## Work to be completed:
From the entries below, reproduce exactly the line containing "Keep writing the", the line containing "REAR_TUB_LOW_Z = 425.0", and every line in between, with nothing added.

## Material to process:
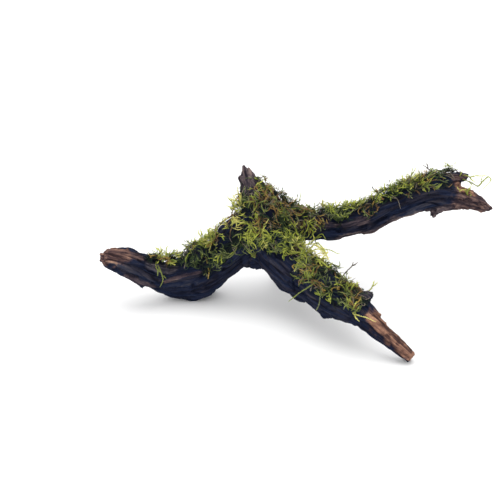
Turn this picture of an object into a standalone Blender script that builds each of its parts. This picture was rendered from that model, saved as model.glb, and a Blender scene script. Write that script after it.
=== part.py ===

---

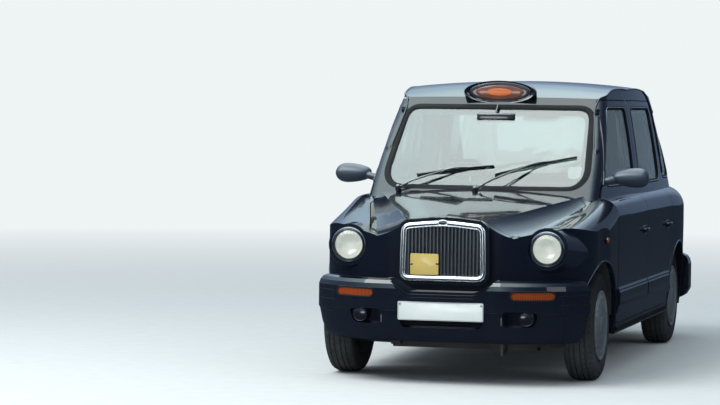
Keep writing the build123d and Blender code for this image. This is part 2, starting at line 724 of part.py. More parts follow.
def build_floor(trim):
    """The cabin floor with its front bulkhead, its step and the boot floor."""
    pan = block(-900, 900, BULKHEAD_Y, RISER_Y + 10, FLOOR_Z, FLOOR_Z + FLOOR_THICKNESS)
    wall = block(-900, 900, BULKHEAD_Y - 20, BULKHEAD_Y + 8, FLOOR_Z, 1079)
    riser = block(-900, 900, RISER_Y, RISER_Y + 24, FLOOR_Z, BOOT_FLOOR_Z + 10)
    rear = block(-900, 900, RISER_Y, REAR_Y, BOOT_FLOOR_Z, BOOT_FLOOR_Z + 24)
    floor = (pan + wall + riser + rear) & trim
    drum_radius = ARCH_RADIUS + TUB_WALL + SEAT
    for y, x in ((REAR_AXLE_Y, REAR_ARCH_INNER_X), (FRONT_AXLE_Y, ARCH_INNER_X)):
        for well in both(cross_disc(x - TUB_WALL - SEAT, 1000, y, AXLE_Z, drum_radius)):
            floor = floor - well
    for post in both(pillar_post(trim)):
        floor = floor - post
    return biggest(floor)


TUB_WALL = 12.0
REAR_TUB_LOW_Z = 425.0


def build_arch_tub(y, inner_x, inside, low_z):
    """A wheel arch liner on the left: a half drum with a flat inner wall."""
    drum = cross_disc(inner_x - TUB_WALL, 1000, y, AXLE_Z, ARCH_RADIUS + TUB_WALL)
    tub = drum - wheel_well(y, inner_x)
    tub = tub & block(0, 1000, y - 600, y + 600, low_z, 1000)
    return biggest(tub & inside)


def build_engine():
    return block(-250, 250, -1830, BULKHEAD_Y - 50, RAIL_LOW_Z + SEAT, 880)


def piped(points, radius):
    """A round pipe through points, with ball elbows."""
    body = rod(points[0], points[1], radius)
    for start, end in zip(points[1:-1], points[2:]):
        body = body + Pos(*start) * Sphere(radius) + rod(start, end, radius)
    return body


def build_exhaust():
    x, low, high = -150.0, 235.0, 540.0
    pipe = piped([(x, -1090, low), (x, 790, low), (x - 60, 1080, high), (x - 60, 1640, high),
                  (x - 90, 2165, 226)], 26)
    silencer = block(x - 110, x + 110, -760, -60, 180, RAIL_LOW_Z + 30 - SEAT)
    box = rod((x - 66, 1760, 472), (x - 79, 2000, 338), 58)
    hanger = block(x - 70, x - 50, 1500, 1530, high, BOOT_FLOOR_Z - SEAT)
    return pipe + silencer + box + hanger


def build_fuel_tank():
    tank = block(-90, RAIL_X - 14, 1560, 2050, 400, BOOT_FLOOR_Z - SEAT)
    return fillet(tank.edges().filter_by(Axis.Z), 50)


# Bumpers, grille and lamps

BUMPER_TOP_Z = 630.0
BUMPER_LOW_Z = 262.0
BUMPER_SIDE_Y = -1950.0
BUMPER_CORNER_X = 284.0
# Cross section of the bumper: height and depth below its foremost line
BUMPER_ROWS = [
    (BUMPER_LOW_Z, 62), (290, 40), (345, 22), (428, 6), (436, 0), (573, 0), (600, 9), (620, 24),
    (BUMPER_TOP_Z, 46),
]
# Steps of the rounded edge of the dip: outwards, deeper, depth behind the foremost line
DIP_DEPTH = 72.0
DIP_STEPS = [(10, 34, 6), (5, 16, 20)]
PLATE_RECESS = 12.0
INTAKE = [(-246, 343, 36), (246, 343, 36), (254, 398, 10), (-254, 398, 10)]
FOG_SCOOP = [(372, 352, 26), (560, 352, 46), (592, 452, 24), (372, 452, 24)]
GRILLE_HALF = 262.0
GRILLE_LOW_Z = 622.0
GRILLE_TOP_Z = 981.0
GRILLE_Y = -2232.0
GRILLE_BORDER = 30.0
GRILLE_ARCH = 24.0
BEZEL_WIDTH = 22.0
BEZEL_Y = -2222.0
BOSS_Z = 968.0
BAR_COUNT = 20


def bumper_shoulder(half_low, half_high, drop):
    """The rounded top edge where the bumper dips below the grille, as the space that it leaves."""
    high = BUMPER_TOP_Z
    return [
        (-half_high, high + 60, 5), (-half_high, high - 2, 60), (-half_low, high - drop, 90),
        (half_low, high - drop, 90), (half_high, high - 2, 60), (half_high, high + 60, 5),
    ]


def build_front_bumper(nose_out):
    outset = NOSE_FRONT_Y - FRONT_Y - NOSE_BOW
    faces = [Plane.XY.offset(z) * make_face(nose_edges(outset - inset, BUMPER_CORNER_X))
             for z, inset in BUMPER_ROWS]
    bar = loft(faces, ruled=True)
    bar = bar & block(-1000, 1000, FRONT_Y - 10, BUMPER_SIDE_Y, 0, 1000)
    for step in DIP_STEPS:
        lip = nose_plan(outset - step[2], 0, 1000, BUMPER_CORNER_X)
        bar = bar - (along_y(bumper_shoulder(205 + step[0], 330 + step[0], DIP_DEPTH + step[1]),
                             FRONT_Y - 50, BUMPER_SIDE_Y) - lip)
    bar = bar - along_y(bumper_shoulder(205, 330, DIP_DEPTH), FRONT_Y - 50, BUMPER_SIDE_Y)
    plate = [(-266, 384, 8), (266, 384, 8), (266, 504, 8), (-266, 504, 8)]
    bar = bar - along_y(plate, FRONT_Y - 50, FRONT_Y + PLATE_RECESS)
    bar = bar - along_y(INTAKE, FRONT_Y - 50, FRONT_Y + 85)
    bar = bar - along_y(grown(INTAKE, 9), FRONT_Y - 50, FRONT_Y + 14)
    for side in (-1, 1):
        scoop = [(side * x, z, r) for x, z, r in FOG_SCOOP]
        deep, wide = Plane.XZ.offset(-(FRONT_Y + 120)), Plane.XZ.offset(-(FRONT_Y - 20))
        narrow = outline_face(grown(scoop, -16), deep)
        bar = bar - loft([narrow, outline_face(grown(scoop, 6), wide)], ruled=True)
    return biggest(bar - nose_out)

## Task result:
Keep writing the build123d and Blender code for this image. This is part 2, starting at line 724 of part.py. More parts follow.
def build_floor(trim):
    """The cabin floor with its front bulkhead, its step and the boot floor."""
    pan = block(-900, 900, BULKHEAD_Y, RISER_Y + 10, FLOOR_Z, FLOOR_Z + FLOOR_THICKNESS)
    wall = block(-900, 900, BULKHEAD_Y - 20, BULKHEAD_Y + 8, FLOOR_Z, 1079)
    riser = block(-900, 900, RISER_Y, RISER_Y + 24, FLOOR_Z, BOOT_FLOOR_Z + 10)
    rear = block(-900, 900, RISER_Y, REAR_Y, BOOT_FLOOR_Z, BOOT_FLOOR_Z + 24)
    floor = (pan + wall + riser + rear) & trim
    drum_radius = ARCH_RADIUS + TUB_WALL + SEAT
    for y, x in ((REAR_AXLE_Y, REAR_ARCH_INNER_X), (FRONT_AXLE_Y, ARCH_INNER_X)):
        for well in both(cross_disc(x - TUB_WALL - SEAT, 1000, y, AXLE_Z, drum_radius)):
            floor = floor - well
    for post in both(pillar_post(trim)):
        floor = floor - post
    return biggest(floor)


TUB_WALL = 12.0
REAR_TUB_LOW_Z = 425.0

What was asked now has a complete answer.